Workforce development. Even if children are found eligible, there is a significant barrier—commonly voiced by pediatricians—that there is little point in mental vi ii health screening if there are no or few IECMH programs or practitioners available for referral. Solutions to this problem include maintaining accessible, updated information on available services and developing a workforce that is properly trained in this specialized area. All of the states reported that there were only a handful of fully qualified IECMH clinicians, many of whom do not or cannot accept Medicaid clients because of inadequate rates, exclusion from managed care panels, or denials of reimbursement for the work of professionals in training. Despite ongoing efforts, all the states need statewide, properly funded interagency plans for cross-disciplinary IECMH higher education and in-service training, as well specialty area credentialing.

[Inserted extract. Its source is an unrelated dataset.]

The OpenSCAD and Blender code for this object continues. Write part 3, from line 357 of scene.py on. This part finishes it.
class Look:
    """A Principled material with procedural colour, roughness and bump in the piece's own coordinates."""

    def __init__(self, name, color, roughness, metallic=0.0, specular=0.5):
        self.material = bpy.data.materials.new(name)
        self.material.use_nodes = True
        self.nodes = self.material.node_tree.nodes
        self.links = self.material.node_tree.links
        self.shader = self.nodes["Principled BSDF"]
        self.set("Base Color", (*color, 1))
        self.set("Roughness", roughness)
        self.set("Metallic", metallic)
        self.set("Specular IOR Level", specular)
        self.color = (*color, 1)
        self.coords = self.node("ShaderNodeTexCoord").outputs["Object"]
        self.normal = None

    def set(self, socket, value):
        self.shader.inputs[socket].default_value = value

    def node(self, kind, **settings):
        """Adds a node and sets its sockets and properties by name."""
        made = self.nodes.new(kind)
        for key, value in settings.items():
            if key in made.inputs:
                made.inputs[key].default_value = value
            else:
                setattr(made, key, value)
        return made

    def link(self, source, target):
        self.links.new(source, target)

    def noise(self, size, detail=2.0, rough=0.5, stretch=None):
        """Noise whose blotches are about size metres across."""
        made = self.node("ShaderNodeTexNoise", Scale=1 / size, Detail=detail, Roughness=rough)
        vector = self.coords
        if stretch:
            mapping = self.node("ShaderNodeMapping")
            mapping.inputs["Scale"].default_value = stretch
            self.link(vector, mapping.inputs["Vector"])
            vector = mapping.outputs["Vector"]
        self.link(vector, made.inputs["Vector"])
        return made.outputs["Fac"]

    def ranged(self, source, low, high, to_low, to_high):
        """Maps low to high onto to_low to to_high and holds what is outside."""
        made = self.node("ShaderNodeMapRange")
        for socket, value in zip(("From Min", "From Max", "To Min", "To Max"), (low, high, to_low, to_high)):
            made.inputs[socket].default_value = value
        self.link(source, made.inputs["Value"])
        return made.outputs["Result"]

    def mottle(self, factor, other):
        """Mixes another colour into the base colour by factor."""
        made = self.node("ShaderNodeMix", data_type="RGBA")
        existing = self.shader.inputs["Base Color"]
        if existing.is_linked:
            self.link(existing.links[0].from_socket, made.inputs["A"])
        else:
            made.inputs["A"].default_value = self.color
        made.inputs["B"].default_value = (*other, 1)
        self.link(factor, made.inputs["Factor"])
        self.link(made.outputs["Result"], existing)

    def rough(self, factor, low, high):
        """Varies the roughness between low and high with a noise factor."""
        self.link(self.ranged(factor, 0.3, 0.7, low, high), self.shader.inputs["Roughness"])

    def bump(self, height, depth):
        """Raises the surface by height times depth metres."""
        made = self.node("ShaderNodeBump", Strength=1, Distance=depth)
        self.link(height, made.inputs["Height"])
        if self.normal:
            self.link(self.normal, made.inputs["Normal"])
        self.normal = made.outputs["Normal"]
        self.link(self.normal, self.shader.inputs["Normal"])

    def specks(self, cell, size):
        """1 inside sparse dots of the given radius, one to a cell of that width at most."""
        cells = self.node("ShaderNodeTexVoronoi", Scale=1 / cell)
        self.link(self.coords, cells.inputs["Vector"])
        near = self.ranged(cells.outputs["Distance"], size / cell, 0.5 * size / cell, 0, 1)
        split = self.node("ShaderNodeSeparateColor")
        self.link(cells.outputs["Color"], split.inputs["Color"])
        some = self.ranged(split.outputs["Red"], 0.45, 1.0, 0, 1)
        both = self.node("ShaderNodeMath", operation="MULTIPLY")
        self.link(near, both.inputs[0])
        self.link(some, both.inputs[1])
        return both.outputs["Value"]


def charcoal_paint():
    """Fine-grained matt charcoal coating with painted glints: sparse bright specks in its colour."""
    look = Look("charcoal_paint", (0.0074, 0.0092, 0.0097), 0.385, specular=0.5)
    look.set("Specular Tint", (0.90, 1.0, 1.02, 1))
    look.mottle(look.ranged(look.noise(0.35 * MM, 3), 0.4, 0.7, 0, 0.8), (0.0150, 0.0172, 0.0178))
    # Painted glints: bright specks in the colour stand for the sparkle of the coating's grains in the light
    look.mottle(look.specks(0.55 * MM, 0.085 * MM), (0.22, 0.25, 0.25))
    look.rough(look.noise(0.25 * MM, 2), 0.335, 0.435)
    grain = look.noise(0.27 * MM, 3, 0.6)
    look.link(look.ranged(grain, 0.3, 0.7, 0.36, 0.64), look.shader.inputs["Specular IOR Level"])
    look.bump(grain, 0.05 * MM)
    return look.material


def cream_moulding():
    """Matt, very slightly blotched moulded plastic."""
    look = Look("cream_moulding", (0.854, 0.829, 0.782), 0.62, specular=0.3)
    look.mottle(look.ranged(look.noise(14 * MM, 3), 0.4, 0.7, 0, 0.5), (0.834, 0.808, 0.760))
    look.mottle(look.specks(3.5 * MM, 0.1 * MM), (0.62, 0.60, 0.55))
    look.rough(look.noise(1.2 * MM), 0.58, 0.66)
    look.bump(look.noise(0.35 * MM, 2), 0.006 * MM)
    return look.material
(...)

The gap between what we know and what we do. State feedback suggests that it is critical to use public policy at the federal level to narrow the gap between scientific knowledge about early brain development and what we do in IECMH practice. President Obama’s emphasis on early childhood development now opens opportunities to build on visionary federal programs such as Part C Early Intervention, Head Start, and Early Head Start by continuing to integrate a mental health component in many of the services that reach very young children. This requires a fully articulated national vision statement that supports the universal identification of young children with mental health problems or risks and provides equal access to developmentally and culturally appropriate infant and early childhood mental health services.